Fremde Kulturen verlocken nicht mehr
Viel spannender ist hier wiederum die Inszenierung der Frau: In den 1920er- und 1930er-Jahren sind die Vogue-Modelle noch vor allem gezeichnet. In den folgenden Jahrzehnten spielen die Models in den Fotografien eine Nebenrolle, ihre Gesichter sind abgewandt oder liegen sogar im Schatten. Erst nach und nach gewinnt das Model an Bedeutung, schaut direkt in die Kamera – und verabschiedet sich in den 1980er-Jahren vollends vom ewigen Lächeln.
Besonders spannend sind die Geschichten, welche die Redaktorin in die Bildlegenden packt. Die Fotos erzählen von Fantasien und Träumen der jeweiligen Zeit: Nach den beiden Weltkriegen träumte man in den Ruinen von Luxus und Selbstbewusstsein. Kurz darauf verlockten exotische Weltgegenden und fremde Kulturen zum Schwärmen.
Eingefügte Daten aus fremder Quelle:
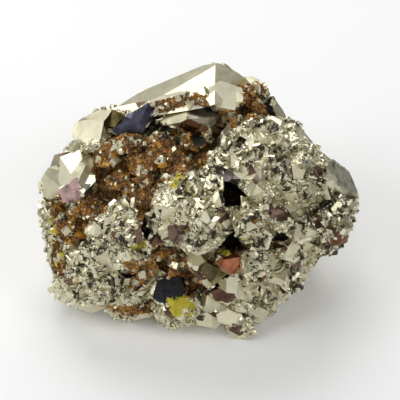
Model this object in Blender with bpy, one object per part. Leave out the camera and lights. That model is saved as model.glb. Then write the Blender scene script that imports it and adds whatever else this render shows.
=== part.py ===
# A hand specimen of pyrite: grown-together crystals and broken lumps round a recessed, diagonal valley.
# Metres, +Z up. The specimen rests on a flat base at z = 0.
import math
import random

import bmesh
import bpy
from mathutils import Euler, Matrix, Vector
from mathutils.bvhtree import BVHTree

mm = 0.001

# The layout is drawn as the front is seen from 45 degrees above: units across to the right, units down,
# and then millimetres nearer to the eye than the middle of the specimen.
viewTilt = math.radians(45)
eyeDistance = 334
unitsPerMm = 4.5
middle = 200
nearEnd = 26

baseHeight = -21.6
flare = 1.12
rimWidth = 12
rimTaper = 0.16
backCount = 46
seed = 11
triangles = 9600
flatWithin = 0.06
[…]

Und heute? In einer Zeit, in der Billigflüge bis ans Ende der Welt angeboten werden und kaum eine Kultur mehr fremd ist, inszeniert sich die Mode wieder dort, wo sie angefangen hat: Im Märchen und in der Fantasie. Den Träumen von Aschenputtel sind eben keinerlei Grenzen gesetzt – auch den feinstofflichen nicht.